The RBI remained opposed to the settlement that would see Tata Sons pay $1.17 billion and requested the court to disallow this arrangement. However, the Delhi High Court remained unsatisfied with RBI’s grounds of opposition and gave a verdict in Tata Sons and NTT Docomo’s favour.
Unless RBI appeals the Delhi High Court’s judgment in the Supreme Court, Tata Sons intends to pay NTT Docomo and close the matter. Lack of closure of the NTT Docomo issue was one of the main thorny issues in the relationship between Mistry and Tata Sons’ main shareholders, including the Tata Trusts (which owns 66 percent in Tata Sons). The commitment to NTT Docomo was made under the leadership of Tata Trusts’ chairman Ratan Tata - who was then the Tata group chairman – and his successor’s inability to find an amicable solution to the imbroglio was seen as a deliberate attempt to undermine his legacy.
Mistry’s camp, however, has maintained that the former Tata Sons chairman was keen on settling the matter, but his hands were tied due to the regulatory restrictions. A source close to Ratan Tata had told Forbes India earlier that, if Mistry wanted, a solution could have been worked out to increase the fair value of TTSL’s shares through the infusion of fresh equity by Tata Sons to pare debt and some associated accounting treatment by Tata Sons. A source close to Mistry had stated that Mistry was working on implementing a similar solution and bringing TTSL back to better financial health, when he was sacked as group chairman.
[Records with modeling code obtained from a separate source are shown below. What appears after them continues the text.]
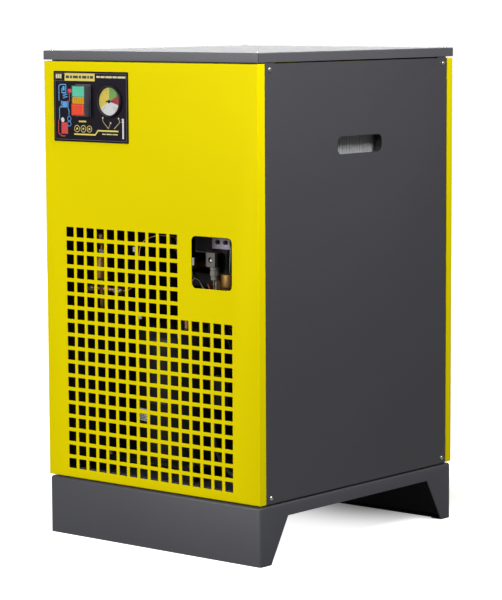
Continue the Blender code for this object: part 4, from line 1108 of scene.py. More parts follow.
gauge = {
    "x": -0.096,
    "z": 0.8775,
    "doorFace": -0.3125,
    "radius": 0.031,
    "recess": 0.0275,
    "front": 0.0080,
    "floor": 0.0036,
    "seat": 0.0018,
    "barrel": 0.0250,
    "barrelBack": -0.034,
    "dialFace": 0.0044,
    "dialBack": 0.0039,
    "needleBase": 0.0048,
    "sectors": ((27, 90, "green"), (-16, 27, "red"), (-149, -16, "white"), (90, 211, "yellow")),
    "scaleStart": 225.0,
    "scaleEnd": -45.0,
    "ticks": 28,
    "needleArm": 0.0215,
}


def makeGaugeCase():
    # the bezel is a rounded bead round the recess
    base = (gauge["x"], gauge["doorFace"], gauge["z"])
    bead = (gauge["radius"] - gauge["recess"]) / 2
    middle = gauge["recess"] + bead
    rim = arcPoints((middle, gauge["front"] - bead), bead, 180, 0, 10)
    profile = [(0, gauge["floor"] + 0.002), (0.0006, gauge["floor"] + 0.002), (0.0006, gauge["floor"])]
    profile += [(gauge["recess"], gauge["floor"])] + rim
    profile += [
        (gauge["radius"], gauge["seat"]),
        (gauge["barrel"], gauge["seat"]),
        (gauge["barrel"], gauge["barrelBack"] + 0.002),
        (gauge["barrel"] - 0.002, gauge["barrelBack"]),
        (0, gauge["barrelBack"]),
    ]
    standFor(turnedPiece("gaugeBezel", profile, base, front, blackPlastic, steps=72), "gauge_case")


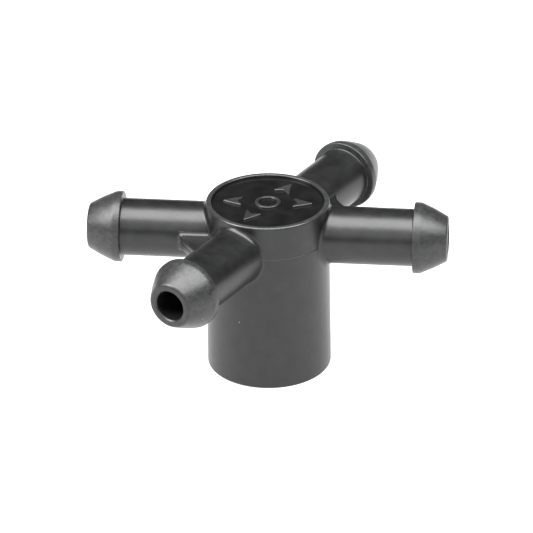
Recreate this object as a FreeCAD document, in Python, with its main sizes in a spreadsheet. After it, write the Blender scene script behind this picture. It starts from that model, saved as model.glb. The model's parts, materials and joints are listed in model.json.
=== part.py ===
"""Four-outlet barbed manifold for micro-irrigation tube, as a parametric FreeCAD document.

Frame: millimetres, +Z up. The origin is the centre of the socket's mouth. The four outlets lie
in one horizontal plane, in two collinear pairs that cross in an X. The +X axis halves the
narrow gap between the two outlets on the right.
"""
import FreeCAD, Part
import math
import os

import Sketcher

# Driving sizes: alias, value, what it sets. Lengths in millimetres, angles in degrees.
SIZES = [
    ("hub_radius", 4.5, "outside radius of the hub around the outlets"),
    ("mouth_radius", 4.56, "outside radius at the socket's mouth, after the draft"),
    ("hub_height", 13.2, "mouth to rim"),
    ("outlet_height", 10.6, "mouth to the outlets' axis plane, which is the mould's parting plane"),
    ("rim_round", 0.1, "rounding of the rim's outer edge"),
    ("mouth_round", 0.2, "rounding of the mouth's outer edge"),
    ("rim_width", 0.4, "flat rim around the recess"),
    ("recess_depth", 0.22, "rim to the face of the disc"),
    ("disc_thickness", 0.4, "plate that carries the marks"),
    ("socket_radius", 3.25, "push-on bore"),
    ("socket_depth", 8.0, "mouth to the stop shoulder"),
    ("lead_in", 0.45, "chamfer at the mouth of the bore"),
    ("spigot_radius", 1.35, "outside of an outlet's spigot, and the port it fills"),
    ("spigot_parting", 0.06, "feed chamber's wall to where two spigots would meet"),
    ("stem_radius", 2.1, "outlet stem"),
    ("bore_radius", 1.1, "water way of an outlet"),
    ("bore_chamfer", 0.1, "edge break at the outlet's mouth"),
    ("barb_start", 10.65, "hub axis to the barb's shoulder"),
    ("barb_radius", 2.6, "crown of the barb"),
    ("barb_land", 0.5, "straight crown behind the cone"),
    ("outlet_reach", 13.15, "hub axis to the outlet's tip"),
    ("tip_radius", 1.62, "end of the cone, before its edge is rounded"),
    ("crown_round", 0.8, "rounding between crown and cone"),
    ("tip_round", 0.3, "rounding of the tip's outer edge"),
    ("shoulder_round", 0.08, "edge break of the barb's shoulder"),
    ("root_fillet", 0.4, "fillet where a stem meets the hub"),
    ("narrow_gap", 64.0, "angle between neighbouring outlets across a web"),
    ("web_reach", 6.4, "hub axis to the outer face of a web"),
    ("web_thickness", 1.1, "web, centred on the parting plane"),
    ("web_fillet", 0.4, "fillet where a web meets a stem"),
    ("web_round", 0.16, "rounding of a web's outer edges"),
    ("mark_height", 0.14, "height of the raised marks"),
    ("arrow_start", 1.7, "disc centre to the tail of an arrow"),
    ("arrow_length", 1.7, "tail to point"),
    ("arrow_width", 1.5, "across the tail"),
    ("arrow_notch", 0.5, "notch in the tail"),
    ("ring_radius", 0.95, "outside of the raised ring at the gate"),
    ("ring_width", 0.28, "width of that ring"),
]

# The feed chamber is as wide as keeps neighbouring spigots apart.
CHAMBER_RADIUS = "(Sizes.spigot_radius / sin(Sizes.narrow_gap / 2 * 1 deg) + Sizes.spigot_parting)"

ORIGIN_PLANES = {"XY": "XY_Plane", "XZ": "XZ_Plane", "YZ": "YZ_Plane"}
ROOT_POINT = (-1, 1)
EPS = 1e-4
# Share of its full height at which a web's fillet stops, so that it has no knife edge.
BLUNT = 0.96


# ---------------------------------------------------------------- document and sketch helpers

def make_sheet(doc):
    """Write the driving sizes into a spreadsheet and give each its alias."""
    sheet = doc.addObject("Spreadsheet::Sheet", "Sizes")
    for row, (alias, value, note) in enumerate(SIZES, start=1):
        sheet.set(f"A{row}", alias)
        sheet.set(f"B{row}", str(value))
        sheet.set(f"C{row}", note)
        sheet.setAlias(f"B{row}", alias)
    doc.recompute()
    return sheet


def new_body(doc, label):
    """Add an empty body under its own label."""
    body = doc.addObject("PartDesign::Body", label)
    body.Label = label
    return body


def origin_plane(body, plane):
    """Find one of the body's own origin planes by its role."""
    role = ORIGIN_PLANES[plane]
    return next(item for item in body.Origin.OriginFeatures if item.Role == role)


def new_sketch(body, name, plane):
    """Attach an empty sketch to one of the body's origin planes."""
    sketch = body.newObject("Sketcher::SketchObject", name)
    sketch.AttachmentSupport = (origin_plane(body, plane), [""])
    sketch.MapMode = "FlatFace"
    return sketch


def turned_sketch(body, name, heading):
    """Attach an empty sketch square to a heading: its x runs to the heading's left, its y up."""
    sketch = new_sketch(body, name, "YZ")
    sketch.AttachmentOffset = FreeCAD.Placement(FreeCAD.Vector(0, 0, 0),
                                                FreeCAD.Rotation(FreeCAD.Vector(0, 1, 0), 0))
    sketch.setExpression("AttachmentOffset.Rotation.Angle", heading)
    return sketch


def bind(sketch, kind, refs, expression):
    """Add one dimension and bind it to the sheet."""
    index = sketch.addConstraint(Sketcher.Constraint(kind, *refs, 1.0))
    sketch.setExpression(f"Constraints[{index}]", expression)


def draw_outline(sketch, corners):
    """Draw a closed outline whose corners are held at the given (x, y) expressions."""
    count = len(corners)
    start = [FreeCAD.Vector(math.cos(2 * math.pi * i / count), math.sin(2 * math.pi * i / count), 0)
             for i in range(count)]
    for i in range(count):
        sketch.addGeometry(Part.LineSegment(start[i], start[(i + 1) % count]), False)
    for i in range(count):
        sketch.addConstraint(Sketcher.Constraint("Coincident", i, 2, (i + 1) % count, 1))
    for i, (across, up) in enumerate(corners):
        for kind, expression in (("DistanceX", across), ("DistanceY", up)):
            bind(sketch, kind, (*ROOT_POINT, i, 1), expression)


def draw_circle(sketch, radius, across="0", up="0"):
    """Draw a circle whose centre is held at the given (x, y) expressions."""
    circle = Part.Circle(FreeCAD.Vector(0, 0, 0), FreeCAD.Vector(0, 0, 1), 1.0)
    index = sketch.addGeometry(circle, False)
    bind(sketch, "DistanceX", (*ROOT_POINT, index, 3), across)
    bind(sketch, "DistanceY", (*ROOT_POINT, index, 3), up)
    bind(sketch, "Radius", (index,), radius)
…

In a statement issued late Friday evening, Tata Sons said that it welcomed the Delhi High Court order, which found nothing “contrary to any Indian law” in the shareholders’ agreement and consent terms between Tata Sons and NTT Docomo. The Tata Sons statement also said that the court observed that Tata Sons honouring its commitment “will have a bearing on its goodwill and reputation in the international arena.”
“It will indubitably have an impact on the foreign direct investment inflows and the strategic relationship between the countries where the parties to a contract are located,” the court order stated.